The RED in REDline stands for “Race Engineered Development”. It sounds kind of hokey, but they’re basically giving a name to the development process that we’ve seen and been impressed by each time we’ve worked with Madshus. They maintain a very close collaboration with a small number of testers, really focusing primarily on feedback from Thomas Alsgaard, Odd Bjorn Hjelmeseth, Ole Einar Bjoerndalen and Emil Hegel Svendsen. We’ve seen the process in action, and I really don’t know of another situation that makes such direct use of the feedback of a small handful of great skiers. On the receiving end of the feedback loop is Bjorn Ivar Austrem, the engineer who has masterminded the software-aided redesign of the new skis.

The simplified explanation of the REDline lineup is that they’ve dramatically altered the thickness profile of the skis. As I’ve mentioned a number of times in past articles, stiffness is a cube function of thickness – minor adjustments to the thickness of a layup will dramatically alter the characteristics of the ski. And some of these adjustments aren’t minor. In all the skis, but especially in the classic skis, the tip and tail profile has been made considerably thinner and therefor softer (and lower tension when it is deformed). They’ve also redistributed the material in the bridge, most notably moving the thickest point of the classic skis forward from a point near the heel, to something near the front of the foot.

So what does it add up to? Well, mostly it inspires me to toss around an even more generous helping of familiar and overused adjectives: “supple”, “elastic”, “responsive”, etc. But let’s get more specific.

On the skate skis the changes from the previous Nanosonic models are relatively subtle, and the basic model line-up is for the most part unchanged. The Skate “Cold” is the same camber profile as the 118 HP model, and the new “cold” designation is more appropriate than the old “hard pack”– we have found the 118 to be a really good universal cold ski. Some of these thickness profile changes have already been introduced with last year’s new 119 Soft Conditions / Regular model. My personal feeling is that the changes are even more pronounced in the 118 model, where they lighten the feeling in the forebody of the ski, and allow us to utilize a considerably wider range of flex values for specific conditions. For instance, in the old construction it was tough to make a really stiff 118 work with any versatility – it could be good in hardpack transformed, but anything over about 77 or 78kg was a fairly tough and unforgiving ski for my 66kg. With the new profile I’ve had great skis in softer snow with flex values in the range of 75kg, but have had very versatile and fast skis with 85-88kg skis in transformed and hardpack snow, with none of the downsides I’ve associated with previous models. My early testing of the new thickness profile had me convinced that the new skis would be dedicated soft snow ski, but that’s just because I hadn’t realized how well the stiffer ones worked!

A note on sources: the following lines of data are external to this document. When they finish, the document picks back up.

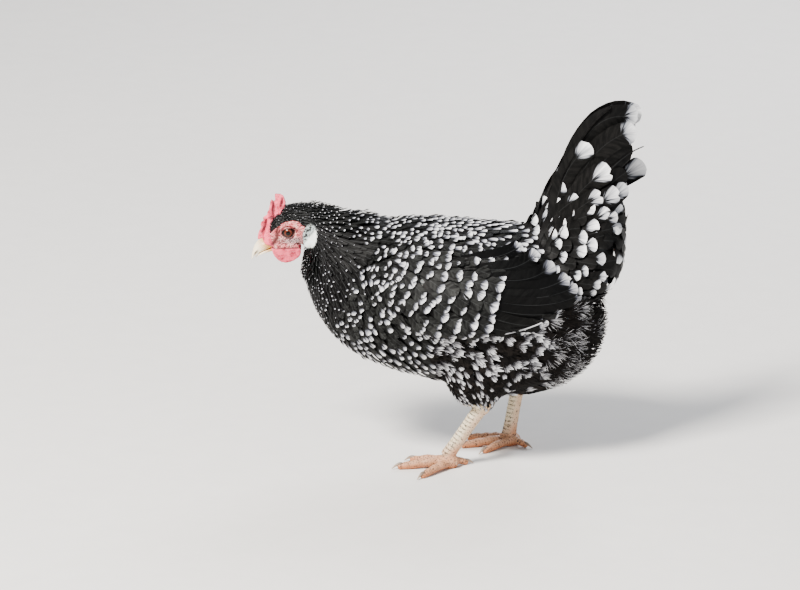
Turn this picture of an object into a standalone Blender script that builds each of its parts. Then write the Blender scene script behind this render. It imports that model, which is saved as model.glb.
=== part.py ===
"""A mottled black and white hen, standing still, life size.

The hen faces -X with its left side towards -Y, and stands on Z = 0. Every solid reaches out to the tips of
the plumage. The head, neck and trunk are one run of rings, parted by thin gaps; each other piece is its own
shape, cut back from its neighbours so that a thin gap stays all round. Lengths are in millimetres.
"""

import bisect
import math

import bmesh
import bpy
from mathutils import Vector

MM = 0.001
GAP = 0.35  # between two pieces that touch
SIDES = (("left", -1), ("right", 1))
ACROSS = Vector((0, 1, 0))

# The head's own frame lies between the eyes. It looks down by this many degrees, with -X along the beak.
HEAD_CENTRE = (-167.0, 0.0, 250.0)
HEAD_PITCH = 25.0
EYE_RADIUS = 6.3
EYE_SPREAD = 10.6  # from the middle of the head to an eye's centre
BEAK_ROOT, BEAK_TIP = -22.5, -48.5  # x in the head's frame; the root lies inside the face
CULMEN_HEIGHT = 4.2  # of the beak's ridge at its root, over the middle of the eyes
BEAK_HOOK = 16.3  # how far the ridge drops from there to the tip
CHIN_HEIGHT = -13.6

COMB_POINTS = 5
COMB_FIRST, COMB_LAST = 6.0, 109.0  # degrees round the crown, from the beak backwards
COMB_PEAK = 10.0  # where the first point stands, in the same degrees
COMB_PITCH = 22.5  # from one point to the next
COMB_NOTCH = 6.0  # depth of the gaps between the points

TAIL_ROOT = Vector((105.0, 0.0, 214.0))
TAIL_TOP = Vector((185.9, 0.0, 378.8))
FAN_FROM = 78.0  # along the tail, where the coverts end and the main feathers stand clear
TAIL_CREST = 0.55  # how much narrower the tail's forward edge is than its middle

CUFF_LENGTH = 9.0  # how far the thigh's feathers reach down the shank from the hock
SHANK_WIDE, SHANK_THICK = 5.3, 6.9  # half sizes, across and fore and aft
ANKLE_HEIGHT = 12.5
PAD_HALF = (12.5, 9.5, 8.4)
PAD_HEIGHT = 5.6  # of the pad's middle; what would lie below the floor is flat
CLAW_HEIGHT = 4.0  # of a claw's point over the floor

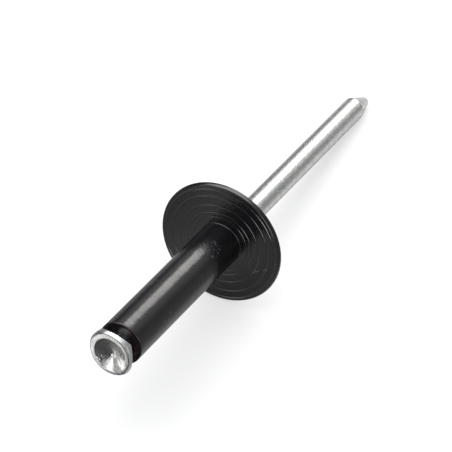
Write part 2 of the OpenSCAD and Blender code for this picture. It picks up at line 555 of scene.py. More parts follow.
@dataclass
class Mandrel:
    """The steel mandrel: tail point, wire and head, in millimetres."""

    wire_r: float = 1.3
    tail_l: float = 33.95
    shank_l: float = 21.0
    notch_inset: float = 3.0
    notch_depth: float = 0.35
    notch_w: float = 0.8
    neck_insets: Point = (1.0, 0.3)
    point_r: float = 0.5
    point_round_r: float = 0.2
    point_half: float = 18.5
    point_offset: float = 0.3
    point_lean: float = 7.0
    point_azimuth: float = 59.0
    point_room: float = 3.4
    point_reach: float = 8.0
    even_from: float = -2.0
    even_l: float = 8.0
    head_r: float = 2.55
    face_r: float = 2.35
    edge_h: float = 0.26
    head_h: float = 1.9
    wall_h: float = 0.06
    flat_slope: float = 35.0
    corner_azimuth: float = 40.0
    root_r: float = 2.0
    seat_gap: float = 0.03
    edge_soft: float = 0.035
    under_rings: int = 76
    wall_steps: tuple[Point, ...] = ((-0.004, 0.015), (-0.03, 0.05))
    bevel_inset: float = 0.01
    crease_out: float = 0.012
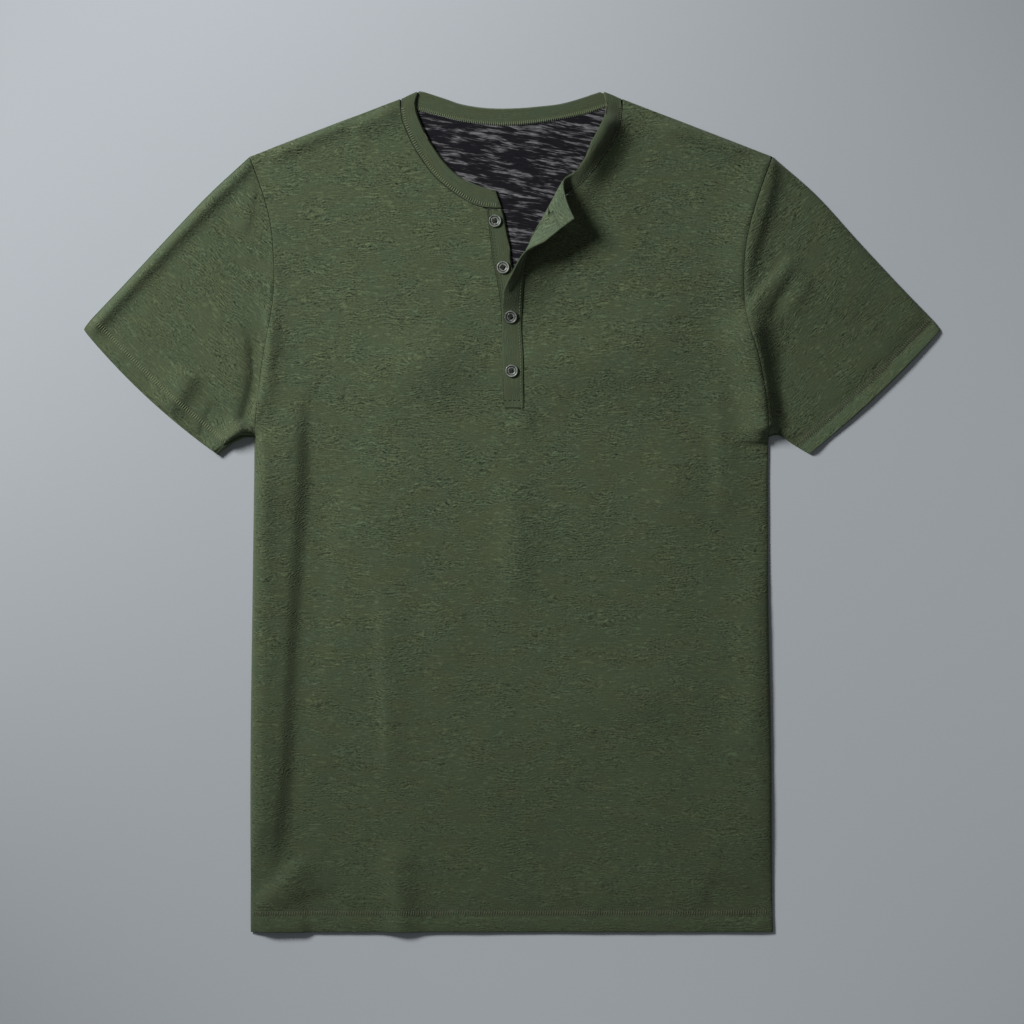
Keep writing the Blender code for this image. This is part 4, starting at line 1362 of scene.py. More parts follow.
class StitchTree:
    """Geometry Nodes tree that lays rounded stitches along guide lines."""

    NAMES = ("Spacing", "Along", "Across", "Height", "Lean", "Jitter")

    def __init__(self) -> None:
        """Build the tree."""
        self.tree = bpy.data.node_groups.new("stitch_row", "GeometryNodeTree")
        face = self.tree.interface
        face.new_socket("Geometry", in_out="INPUT", socket_type="NodeSocketGeometry")
        for name in self.NAMES:
            face.new_socket(name, in_out="INPUT", socket_type="NodeSocketFloat")
        face.new_socket("Seed", in_out="INPUT", socket_type="NodeSocketInt")
        face.new_socket("Thread", in_out="INPUT", socket_type="NodeSocketMaterial")
        face.new_socket("Geometry", in_out="OUTPUT", socket_type="NodeSocketGeometry")
        self.ids = {i.name: i.identifier for i in face.items_tree if i.in_out == "INPUT"}
        given = self.add("NodeGroupInput").outputs
        line = self.add("GeometryNodeMeshToCurve", {}, {"Mesh": given["Geometry"]})
        even = self.add("GeometryNodeResampleCurve", {"mode": "LENGTH"},
                        {"Curve": line.outputs[0], "Length": given["Spacing"]})
        tangent = self.add("GeometryNodeInputTangent")
        up = self.add("GeometryNodeInputNamedAttribute", {"data_type": "FLOAT_VECTOR"}, {"Name": "up"})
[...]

REDline skis, making their way into Noah Hoffman's fleet
REDline skis, making their way into Noah Hoffman’s fleet

On the classic side we’ve seen bigger changes to the geometry, and a bigger performance shift. The REDline classic skis feel unlike anything else we’ve ever tested, and they feel incredibly “right”. Everybody I’ve spoken with who has skied on them describes them as being “nice to ski on”. The very thin tip and tail thickness makes for a compliant and easy-going feeling on the snow. The skis track well, and their in-track stability is great. In classic striding technique a big part of skiing well is simply standing well on the ski – great skiers stand in a very relaxed and easy way. These REDline skis are the easiest skis to stand on that I’ve ever used.

The pocket action is quite elastic and easy going. Finding the right finishing hardness is a big trick in making good classic skis, and because of their design Madshus can make extremely low modulus skis. That is to say, they can make skis that stay very soft all the way to full compression. This isn’t necessarily a good thing when taken to an extreme – back around 2006 they made a whole bunch of skis that felt amazingly supple and nice in the hands, but were so soft finishing that the carrying capacity of the pocket was really questionable. Finding the balance of sufficient strength and carrying capacity with a soft enough finish to make easy kicking action is central to the art of making great classic skis. The REDline classic skis appear to have hit that mark with better success than anything I’ve seen. Other designs have come close to the bulls-eye, but the REDline skis seem to actually expand the bulls-eye. They are incredibly tolerant of varying skier weights and wax jobs. It almost doesn’t seem to matter whether you’ve got two layers of wax, or eight – or whether you put a 140lb skier on them, or a 180lb skier. The first time I ever skied on them was in klister conditions at Sognefjell last June. Amy and I were there with Noah Hoffman and Kris Freeman. I took out a pair of the prototype REDline 210cm klister skis that, by any estimation, should have been too much ski for me. They were really easy to kick, and the skis felt incredibly fast. Noah and Kris had been doing a 30 minute threshold workout, and both were on their best klister skis. Both of those guys jumped on the REDline skis and found them to be perfect. I weight 140lbs, Noah is about 155, and Kris is about 180. It was an eye-opening test.

Perfect classic skis still depend on finding the right balance of pocket shape and action. The position and height of the high point of the camber, and the action of the pocket, are critical elements defining the balance of kick and glide. Most of the art of picking classic skis lies in successfully assessing those characteristics. It will be possible to find REDline skis that are slow, or hard to kick. But the basic materials are the most exciting thing I’ve seen come along….  maybe, ever. The bulls-eye is big and the sweet spot is sweet.